In October, the council agreed on the changes, and Bide-A-Wee was free to bring in Dan Stallings and his pack of 15 Weimaraners for $3,800. Portsmouth hired Stallings’ Norfolk-based goose-control business for one year, tasking him with Bide-A-Wee, the 9-hole Links at City Park, and Oak Grove Cemetery, the Virginian-Pilot reported.
“When we started off, I counted about 200,” Stallings said during a recent trip with Buck, 4, and Blue, 6. “Now there are hardly no geese at all.”
In fact, the only geese around that day flocked just outside the park’s main entrance, out of reach of Stallings and his rambunctious helpers, the Virginian-Pilot reported.
Canada geese, which can weigh up to 15 pounds and discharge a pound of droppings each day, are territorial birds known to chase people who get too close. Weimaraners, Stallings said, make the perfect deterrent because they’re big and brawny, which means they’re scary enough to keep geese away. They’re also harmless. Stallings has trained the rescue dogs to bolt toward packs of geese without actually touching their targets, the Virginian-Pilot reported.
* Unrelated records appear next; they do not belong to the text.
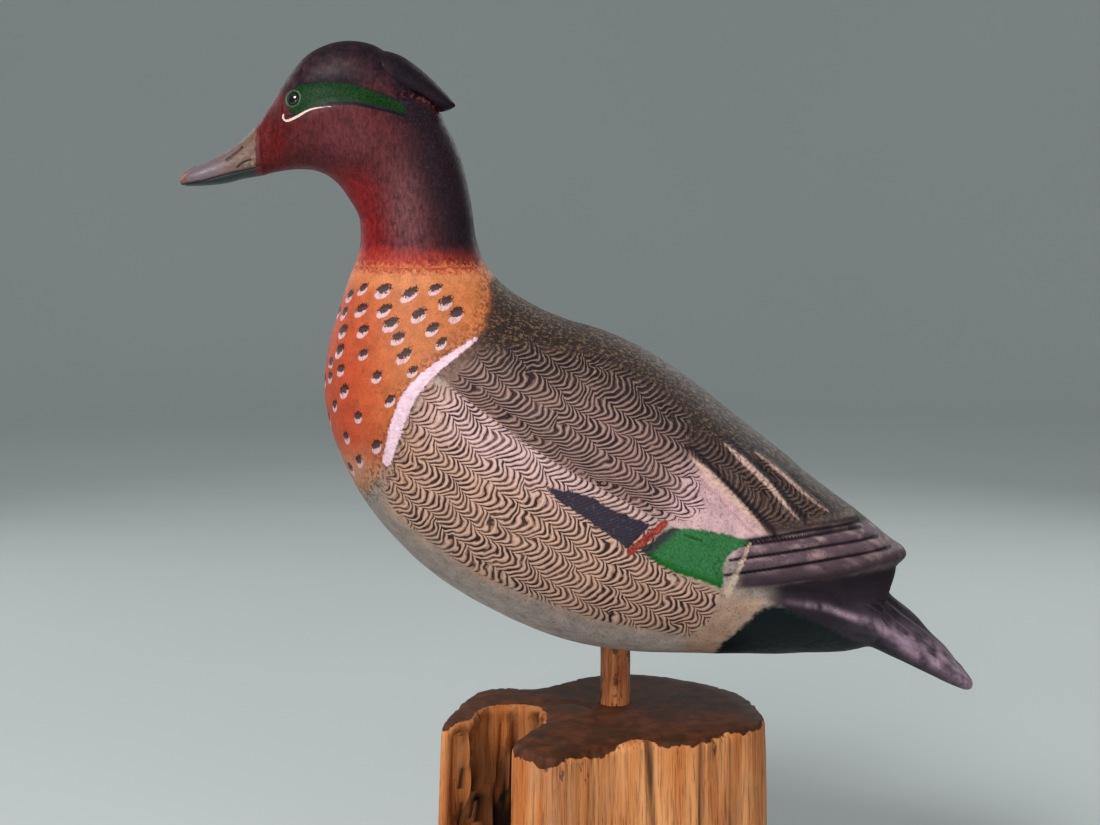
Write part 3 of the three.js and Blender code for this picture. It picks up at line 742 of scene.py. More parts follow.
def head_ground(p):
    """The head's soft-edged paint under the marks."""
    y, h = p[:, 1], p[:, 2]
    coarse = layered_noise(p, 14, 51)
    fine = layered_noise(p, 4, 61)
    flecks = layered_noise(p, 2, 71, 2)
    # a painted sheen, dusty mauve, on the side of the neck
    neck = bump(y + 84, 10) * bump(h - 206, 20)
    paint = blend(colour(84, 30, 32), colour(134, 88, 92), 0.45 * neck)
    # red-brown at the front of the neck and by the bill, near black down the nape
    nape = smooth(y + 0.35 * (h - 200) + 4 * coarse, -84, -64)
    paint = blend(paint, colour(34, 22, 30), nape)
    front = smooth(-(y + 0.2 * (h - 200)) + 3 * coarse, 86, 103)
    paint = blend(paint, colour(126, 24, 26), front * (1 - smooth(h, 214, 226)))
    # a painted highlight on the cheek's bulge
    cheek = bump(y + 108, 15) * bump(h - 234, 8)
    paint = blend(paint, colour(104, 52, 58), 0.55 * cheek)
    face = smooth(-y + 2 * coarse, 126, 136) * smooth(-h, -244, -236)
    paint = blend(paint, colour(92, 22, 22), face)
    crown = smooth(h - 0.10 * (y + 110) + 1.2 * fine, 252, 257)
    speckled = smooth(fine + flecks * 0.7, 0.1, 1.0) * 0.5
    paint = blend(paint, blend(colour(24, 14, 23), colour(68, 40, 47), speckled), crown)
    # a painted sheen along the brow above the eye patch
    brow_sheen = bump(BROW.measure(y, h)[0], 4.5) * smooth(fine + flecks, -0.9, 0.4)
    paint = blend(paint, colour(100, 62, 64), 0.28 * brow_sheen)
    crest = smooth(y, -95, -84) * smooth(h, 238, 246)
    paint = blend(paint, colour(24, 16, 26), crest * 0.9)
    # a bright band of red where the neck meets the breast
    ring = smooth(-h + 2.5 * fine, -193, -186) * (1 - 0.55 * nape)
    paint = blend(paint, colour(170, 56, 44), 0.85 * ring)
    return blend(paint, paint * 0.72, smooth(fine + 0.5 * flecks, 0.1, 1.0) * 0.6)


def paint_head(mesh):
    """Store what the head material reads."""
    p = vertex_points(mesh)
    x, y, h = np.abs(p[:, 0]), p[:, 1], p[:, 2]
    store(mesh, "ground", head_ground(p))
    over_top = np.where(x > 4, 0, (4 - x) * 3)      # keeps the side marks off the crown
    patch = EYE_PATCH.area(y, h)
    cream = line_edge(CREAM_LINE, y, h, (0.34, 0.45, 0.5, 0.45, 0.36, 0.3, 0.22, 0.1))
    below = line_edge(PATCH_SHADOW, y, h, (0.3, 0.55, 0.6, 0.6, 0.6, 0.5, 0.35))
    store(mesh, "marks_a", *(mark + over_top for mark in (patch, cream, below)))
    groove = bump(CREST_GROOVE.measure(y, h)[0], 1.3) * smooth(y, -94, -82)
    store(mesh, "zones", h, groove, 0 * h)


def paint_bill(mesh):
    """Store what the bill material reads."""
    p = vertex_points(mesh)
    y, h = p[:, 1], p[:, 2]
    nostril = NOSTRIL.measure(y, h)[0]
    streak = BILL_STREAK.measure(y, h)[0] + 0.15
    store(mesh, "marks_a", MOUTH.over(y, h)[0], np.minimum(nostril, streak), y)
    # where a painted highlight falls by the bill's base
    base = bump(np.hypot(y + 147, h - 224), 4)
    joint = y + 143.9 - 0.042 * (h - 240.4)
    store(mesh, "zones", joint, base, h)


# ------------------------------------------------------------------------------------
# Material nodes

class Value:
    """What a node gives, with the usual signs for sums on it."""

    def __init__(self, shader, socket):
        self.shader, self.socket = shader, socket

    def __add__(self, other):
        return self.shader.math("ADD", self, other)

    def __sub__(self, other):
        return self.shader.math("SUBTRACT", self, other)

    def __rsub__(self, other):
        return self.shader.math("SUBTRACT", other, self)

    def __mul__(self, other):
        return self.shader.math("MULTIPLY", self, other)

    def __truediv__(self, other):
        return self.shader.math("DIVIDE", self, other)

    def __abs__(self):
        return self.shader.math("ABSOLUTE", self)


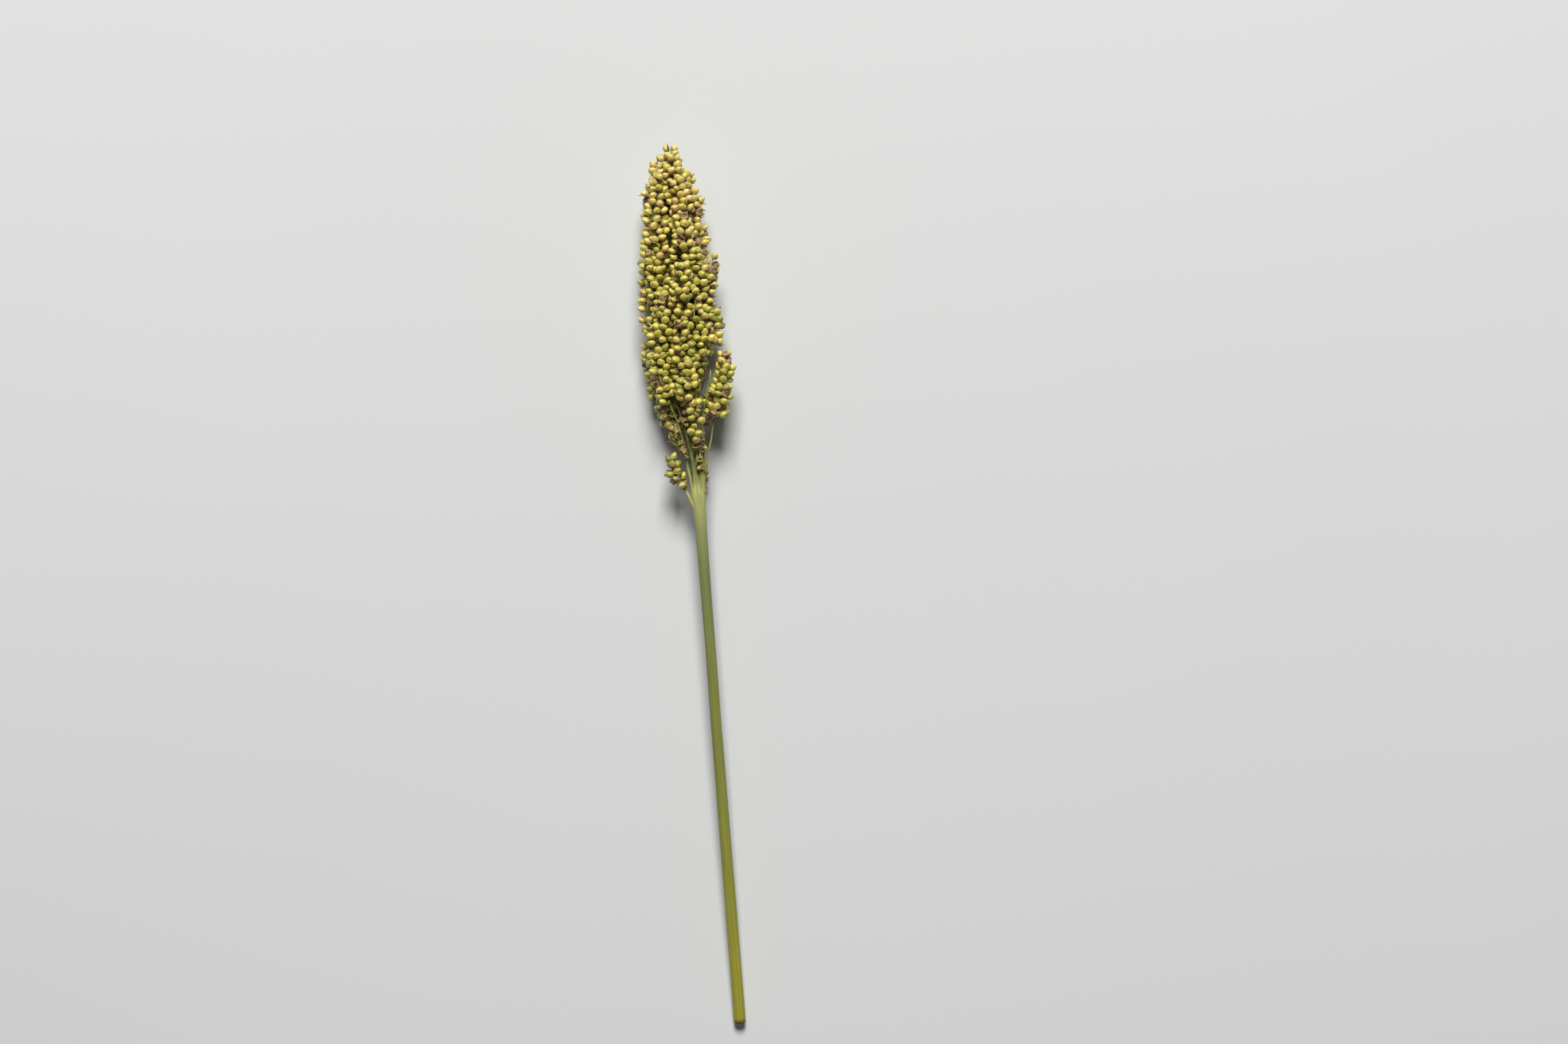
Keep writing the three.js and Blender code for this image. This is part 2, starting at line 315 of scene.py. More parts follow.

“When you’ve got multiple dogs charging at them like that, they’re not going to challenge them,” Stallings said. “I want the geese to fear being here because they never know when these guys are going to show up.”
They make randomly timed trips to Bide-A-Wee about three days per week, chasing off birds and putting on a show for any that may be flying above. He avoids a schedule so the birds don’t time their visits around the canines, the Virginian-Pilot reported.
Effective as the effort has been so far, the team’s skills will be tested this spring, when more birds flock there to mate. Joe Gatling, a golfer assistant at the course, expects the birds will put up a tough fight. A handyman, Gatling has been trying for at least three years to get rid of the geese using dog and wolf decoys, even making some that spin in the wind. He hopes the real thing will finally do the trick, the Virginian-Pilot reported.
“It’s going to be a challenge,” Gatling said. “They’re pretty smart—and pretty persistent.”